I want to move on to some of the amendments tabled by my hon. Friends and me. As I pointed out earlier, about 30 per cent. of international students—about 45,000—apply for variation or extension to their leave. Common reasons for those applications, as I am sure the Minister is well aware, are to complete PhD studies, to   transfer courses from one university or college to another, to attend graduation ceremonies or even to attend vivas. With the amendments, I am trying to probe the Government to find out whether they will consider the position of students in those catch-22 situations.

The educational world is seriously concerned, and so am I. I hope that the Minister agrees that, over several years, there has been broad cross-party support for the principle that where a subjective decision-making process could lead to mistakes there should be a right of appeal. That is really not an excessive request in the United Kingdom. However, under the legislation, thousands of individuals could be left on the wrong side of the law through no fault of their own, by becoming illegal overstayers the moment that the decision to refuse their application has been made.

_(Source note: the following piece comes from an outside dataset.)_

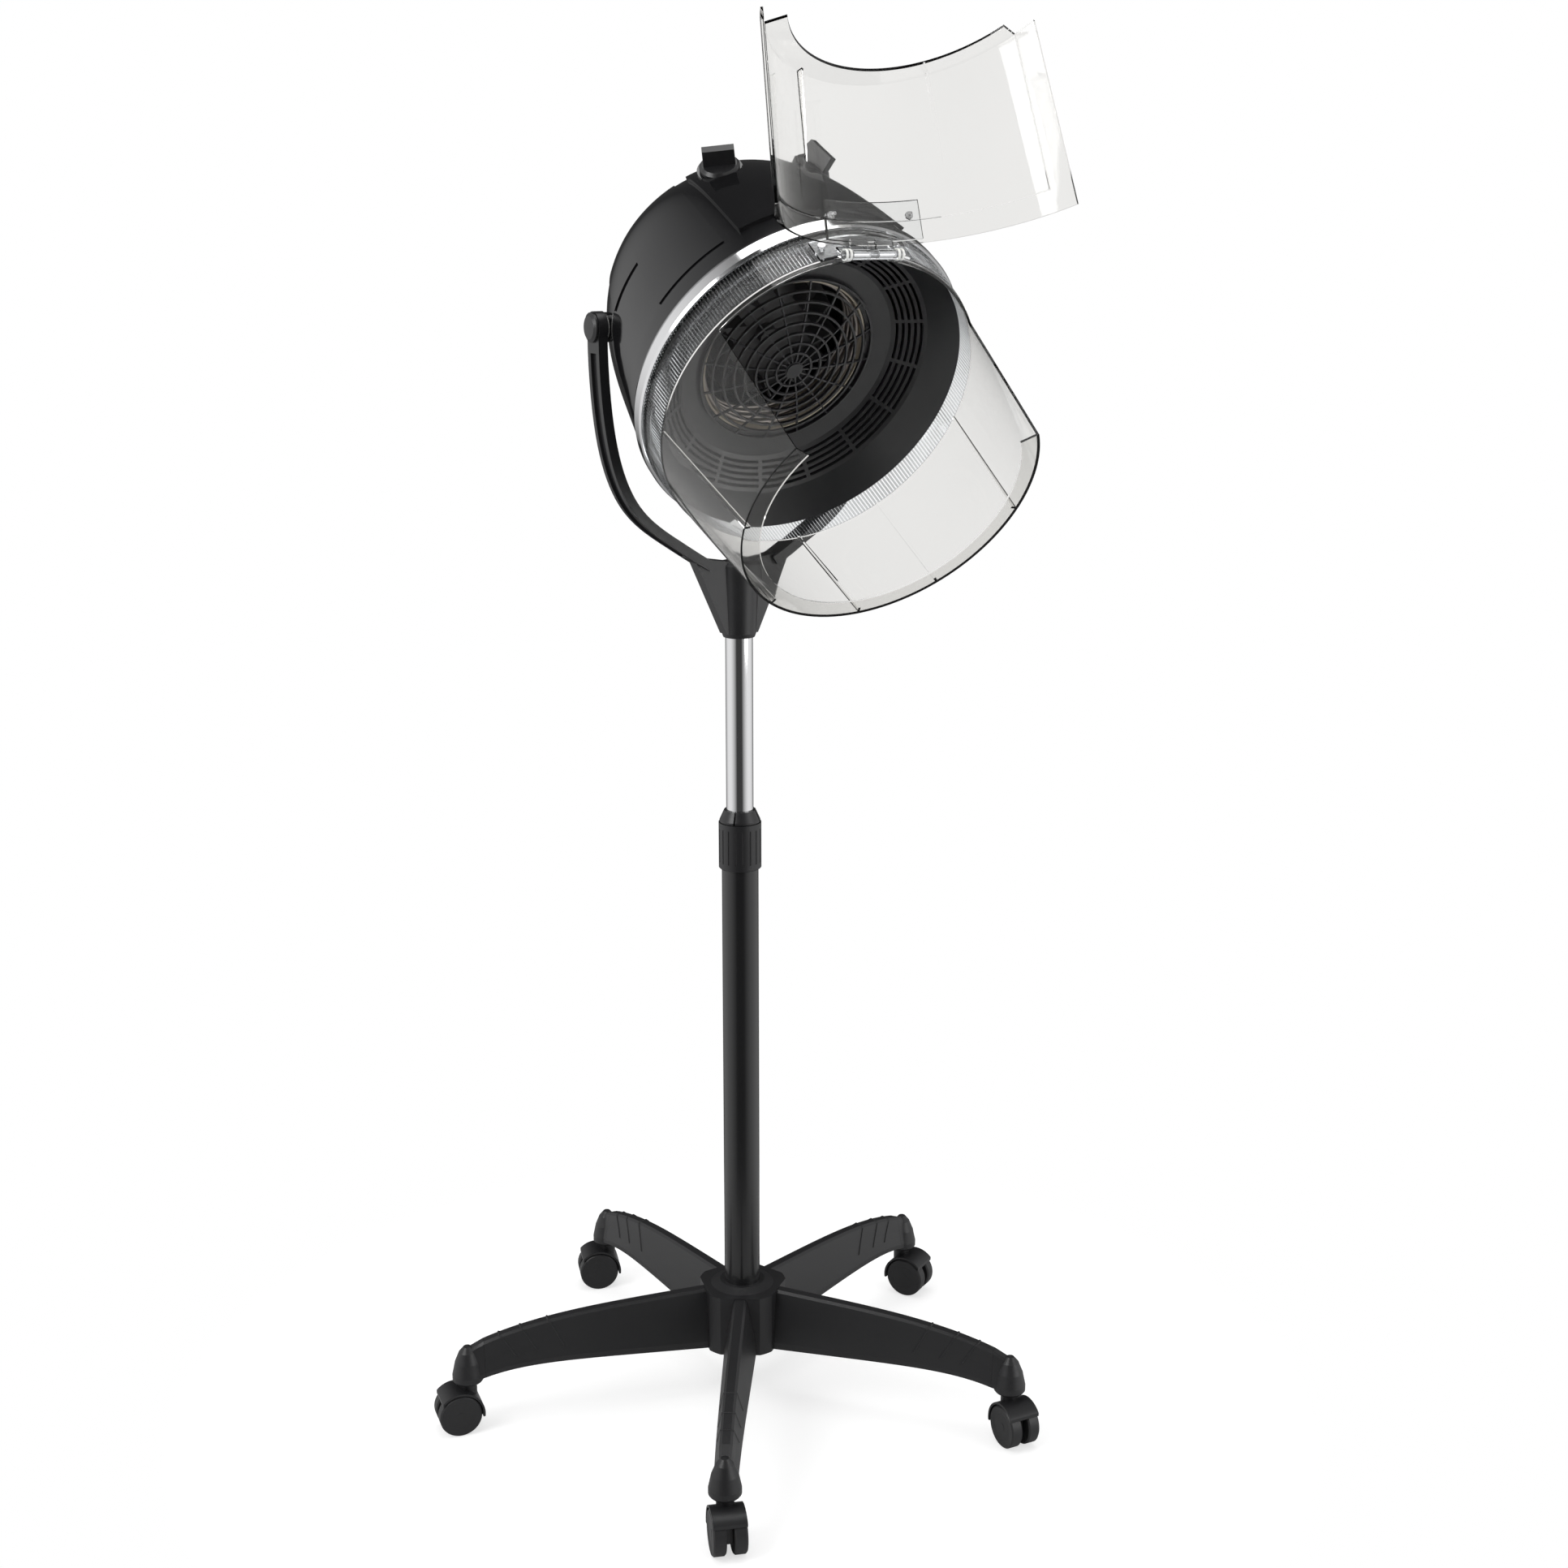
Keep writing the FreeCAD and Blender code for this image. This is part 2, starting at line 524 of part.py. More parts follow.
def knob_pocket(side):
    """Room above a knob's flat seat."""
    seat = shell_radius(KNOB_Z) + KNOB_SEAT - MOVE
    return rod(KNOB_RADIUS + 1.5, knob_axis(side) * seat + V(0, 0, KNOB_Z), knob_axis(side), 60)


def knob_boss(side):
    """Raised round seat under a knob."""
    seat = shell_radius(KNOB_Z) + KNOB_SEAT - MOVE
    return rod(KNOB_RADIUS + 2.5, knob_axis(side) * (seat - 16) + V(0, 0, KNOB_Z), knob_axis(side), 16)


def knob_axis(side):
    """Outward direction of a knob's shaft."""
    angle = math.radians(KNOB_ANGLE)
    return V(side * math.sin(angle), math.cos(angle), 0)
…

Concern in the education sector has been driven by an awareness of the reputational damage that such a change could have on the UK as a study destination. Already, as we discussed in Committee, a raft of recent measures, which includes substantial increases in fees for leave-to-remain applications and initial visas, has had an impact—possibly damaging—on international student recruitment. There is growing evidence to suggest that international students are beginning to choose to study elsewhere.